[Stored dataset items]
= = = =
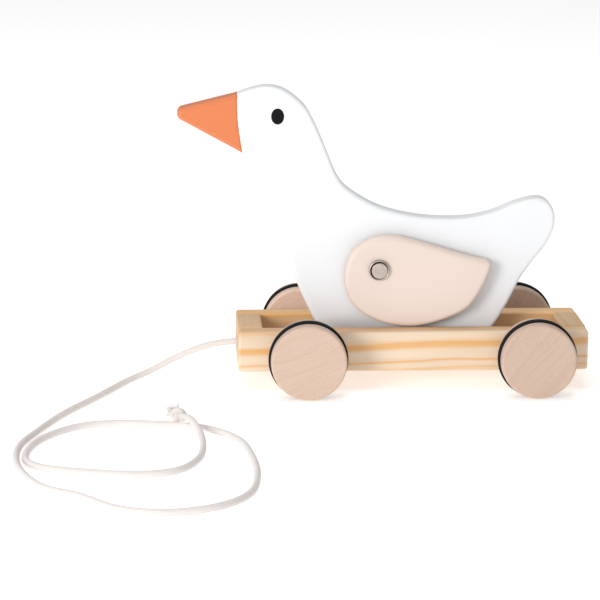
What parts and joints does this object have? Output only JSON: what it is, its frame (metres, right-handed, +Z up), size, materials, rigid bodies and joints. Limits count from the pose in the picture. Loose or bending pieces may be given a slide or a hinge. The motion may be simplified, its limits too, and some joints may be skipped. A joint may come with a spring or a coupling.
{
  "type": "pull along toy",
  "caption": "Pull-along goose: a painted goose board in a pine wheel frame, with two swinging wings, rolling wheelsets with rubber tyres, and a cotton pull cord.",
  "frame": {"origin": "on the ground under the middle of the toy, halfway between beak tip and frame end, cord left out", "axes": "+X along the toy towards the tail, +Y across to the far side, +Z up; the goose looks towards -X"},
  "size_m": [0.3389, 0.3272, 0.1805],
  "materials": {
    "pine": "bare, sanded",
    "beech": "bare, sanded",
    "white_paint": "white satin paint, orange beak and black eyes",
    "peach_paint": "pale peach satin paint",
    "rubber": "matt black",
    "steel": "satin nickel",
    "nylon": "natural",
    "cotton": "braided, undyed white"
  },
  "bodies": {
    "chassis": {"rail_near": "pine", "rail_far": "pine", "front_block": "pine", "rear_block": "pine", "floor_board": "pine", "foot_screw_front": "steel", "foot_screw_rear": "steel", "goose_body": "white_paint", "wing_pin": "steel", "pin_cap_near": "steel", "pin_cap_far": "steel", "wing_washer_near": "nylon", "wing_washer_far": "nylon", "pull_cord": "cotton", "cord_stop_knot": "cotton", "cord_end_knot": "cotton"},
    "front_wheelset": {"front_axle": "beech", "wheel_front_near": "beech", "wheel_front_far": "beech", "tyre_front_near": "rubber", "tyre_front_far": "rubber", "spacer_front_near": "beech", "spacer_front_far": "beech"},
    "rear_wheelset": {"rear_axle": "beech", "wheel_rear_near": "beech", "wheel_rear_far": "beech", "tyre_rear_near": "rubber", "tyre_rear_far": "rubber", "spacer_rear_near": "beech", "spacer_rear_far": "beech"},
    "near_wing": {"wing_near": "peach_paint"},
    "far_wing": {"wing_far": "peach_paint"}
  },
  "joints": [
    {"name": "front_wheels_roll", "type": "hinge", "parent": "chassis", "child": "front_wheelset", "pos_m": [-0.0468, 0, 0.0237], "axis": [0, 1, 0], "continuous": true},
    {"name": "rear_wheels_roll", "type": "hinge", "parent": "chassis", "child": "rear_wheelset", "pos_m": [0.0898, 0, 0.0237], "axis": [0, 1, 0], "continuous": true},
    {"name": "near_wing_swing", "type": "hinge", "parent": "chassis", "child": "near_wing", "pos_m": [-0.003, 0, 0.0714], "axis": [0, -1, 0], "range_deg": [0, 205]},
    {"name": "far_wing_swing", "type": "hinge", "parent": "chassis", "child": "far_wing", "pos_m": [-0.003, 0, 0.0714], "axis": [0, -1, 0], "range_deg": [0, 205]}
  ]
}
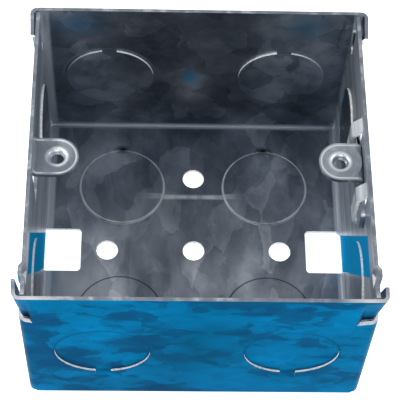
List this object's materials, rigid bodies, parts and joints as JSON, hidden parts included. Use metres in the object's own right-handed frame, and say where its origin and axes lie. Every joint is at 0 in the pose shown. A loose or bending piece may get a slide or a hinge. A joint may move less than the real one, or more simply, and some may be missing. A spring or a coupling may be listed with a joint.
{
  "type": "flush back box",
  "caption": "Deep square galvanised steel back box for a flush wiring accessory, with knock-outs, fixing holes and a fixed and an adjustable threaded lug.",
  "frame": {"origin": "middle of the base's underside", "axes": "+Z out of the open mouth, +X from the fixed lug towards the adjustable lug, Y along the adjustable lug's slide"},
  "size_m": [0.0757, 0.072, 0.047],
  "materials": {
    "galvanised_shell": "spangled zinc coat, semi-gloss",
    "galvanised_lug": "plain zinc coat, semi-gloss"
  },
  "bodies": {
    "box": {"box_body": "galvanised_shell"},
    "lug": {"adjustable_lug": "galvanised_lug"}
  },
  "joints": [
    {"name": "lug_slide", "type": "slide", "parent": "box", "child": "lug", "axis": [0, 1, 0], "range_m": [-0.0011, 0.0019]}
  ]
}
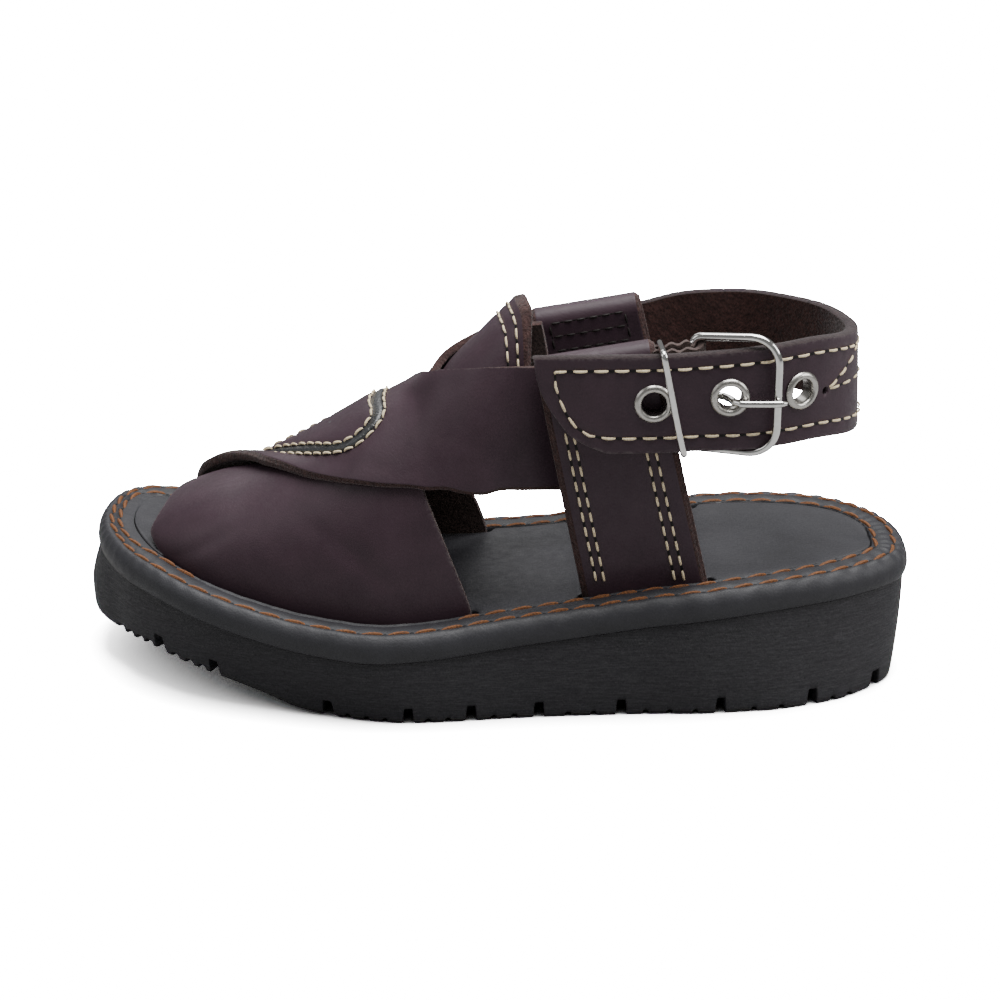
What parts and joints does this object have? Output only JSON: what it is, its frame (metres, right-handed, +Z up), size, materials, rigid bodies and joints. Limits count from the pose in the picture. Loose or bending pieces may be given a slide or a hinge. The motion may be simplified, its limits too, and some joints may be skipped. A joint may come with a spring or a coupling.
{
  "type": "peshawari chappal",
  "caption": "Left closed-front sandal with crossed leather straps, a heel strap and buckle, and a lugged wedge sole.",
  "frame": {"origin": "on the floor, under the middle of the sole's bounding box", "axes": "+X to the toe, +Y to the outer side (the wearer's left), +Z up"},
  "size_m": [0.195, 0.076, 0.0933],
  "materials": {
    "rubber": "matt moulded",
    "dark_leather": "smooth satin",
    "brown_leather": "grained satin",
    "suede_lining": "brushed nap",
    "nickel": "bright nickel plate"
  },
  "bodies": {
    "root": {"outsole": "rubber", "rand": "dark_leather", "insole": "dark_leather", "upper": "brown_leather", "vamp_leaf": "brown_leather", "tongue": "brown_leather", "quarter_outer": "brown_leather", "quarter_inner": "brown_leather", "heel_strap": "brown_leather", "buckle_chape": "suede_lining", "buckle_frame": "nickel", "buckle_prong": "nickel", "strap_keeper": "nickel", "eyelet_1": "nickel", "eyelet_2": "nickel", "eyelet_3": "nickel"}
  },
  "joints": []
}
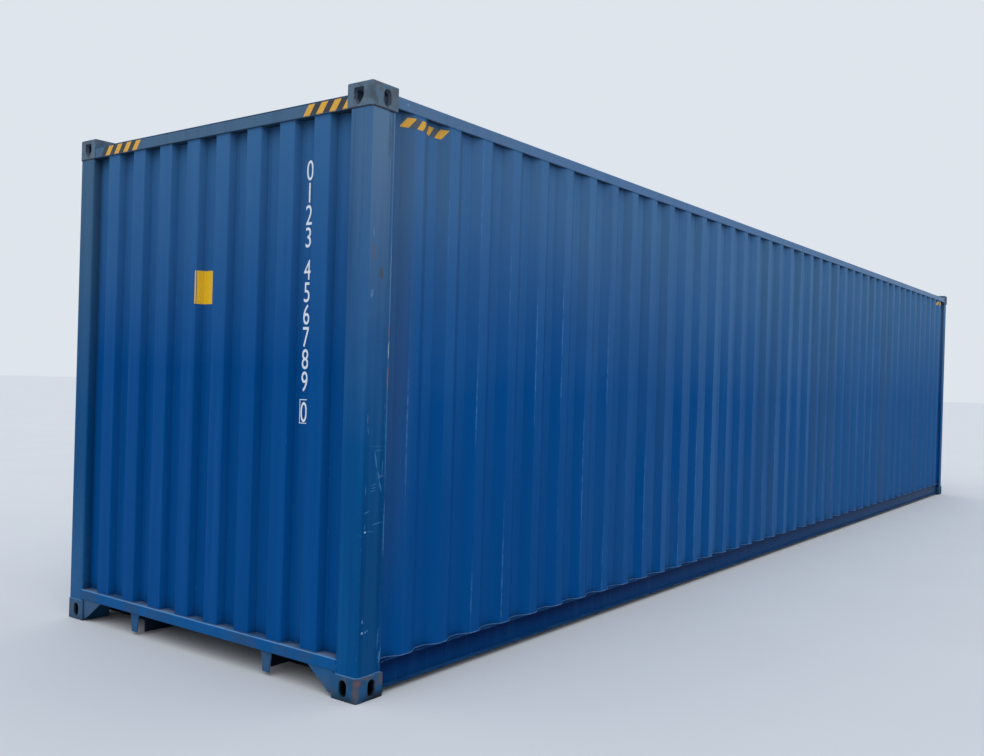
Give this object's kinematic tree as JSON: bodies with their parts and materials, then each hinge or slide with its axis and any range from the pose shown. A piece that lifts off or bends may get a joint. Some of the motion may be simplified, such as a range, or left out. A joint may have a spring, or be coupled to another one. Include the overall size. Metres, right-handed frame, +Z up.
{
  "type": "shipping container",
  "caption": "High-cube steel shipping container with corrugated walls, corner castings, timber floor and closed cargo doors.",
  "frame": {"origin": "middle of the container's footprint, on the plane under the bottom castings", "axes": "+Z up, +X along the length towards the door end, +Y across the width towards the left side"},
  "size_m": [12.192, 2.438, 2.896],
  "materials": {
    "casting_steel": "painted, worn, rust patches",
    "frame_paint": "satin, faded",
    "wall_paint": "satin, faded",
    "roof_paint": "satin, faded",
    "underframe_paint": "dull",
    "floor_wood": "oiled boards",
    "gasket_rubber": "matt",
    "gear_steel": "galvanised"
  },
  "bodies": {
    "root": {"casting_front_right_bottom": "casting_steel", "casting_front_left_bottom": "casting_steel", "casting_rear_right_bottom": "casting_steel", "casting_rear_left_bottom": "casting_steel", "casting_front_right_top": "casting_steel", "casting_front_left_top": "casting_steel", "casting_rear_right_top": "casting_steel", "casting_rear_left_top": "casting_steel", "front_post_right": "frame_paint", "front_post_left": "frame_paint", "rear_post_right": "frame_paint", "rear_post_left": "frame_paint", "front_header": "frame_paint", "front_sill": "frame_paint", "sill_gussets": "frame_paint", "tunnel_legs": "frame_paint", "rear_header": "frame_paint", "rear_sill": "frame_paint", "top_rail_right": "frame_paint", "top_rail_left": "frame_paint", "bottom_rail_right": "frame_paint", "bottom_rail_left": "frame_paint", "front_wall": "wall_paint", "side_wall_right": "wall_paint", "side_wall_left": "wall_paint", "roof": "roof_paint", "roof_end_plates": "roof_paint", "floor_boards": "floor_wood", "floor_strip": "gear_steel", "cross_members": "underframe_paint", "gooseneck_tunnel": "underframe_paint", "tunnel_bows": "underframe_paint", "door_frame_right": "frame_paint", "door_frame_left": "frame_paint", "door_panel_right": "wall_paint", "door_panel_left": "wall_paint", "door_gasket": "gasket_rubber", "locking_bars": "gear_steel", "bar_cams": "gear_steel", "cam_keepers": "gear_steel", "bar_guides": "gear_steel", "door_handles": "gear_steel", "handle_catches": "gear_steel", "door_hinges": "frame_paint", "hinge_lugs": "frame_paint"}
  },
  "joints": []
}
= = = =
JOB:
Using the listing above, return all lines where the word "from" occurs.

EXERCISE OUTPUT:
What parts and joints does this object have? Output only JSON: what it is, its frame (metres, right-handed, +Z up), size, materials, rigid bodies and joints. Limits count from the pose in the picture. Loose or bending pieces may be given a slide or a hinge. The motion may be simplified, its limits too, and some joints may be skipped. A joint may come with a spring or a coupling.
  "frame": {"origin": "middle of the base's underside", "axes": "+Z out of the open mouth, +X from the fixed lug towards the adjustable lug, Y along the adjustable lug's slide"},
What parts and joints does this object have? Output only JSON: what it is, its frame (metres, right-handed, +Z up), size, materials, rigid bodies and joints. Limits count from the pose in the picture. Loose or bending pieces may be given a slide or a hinge. The motion may be simplified, its limits too, and some joints may be skipped. A joint may come with a spring or a coupling.
Give this object's kinematic tree as JSON: bodies with their parts and materials, then each hinge or slide with its axis and any range from the pose shown. A piece that lifts off or bends may get a joint. Some of the motion may be simplified, such as a range, or left out. A joint may have a spring, or be coupled to another one. Include the overall size. Metres, right-handed frame, +Z up.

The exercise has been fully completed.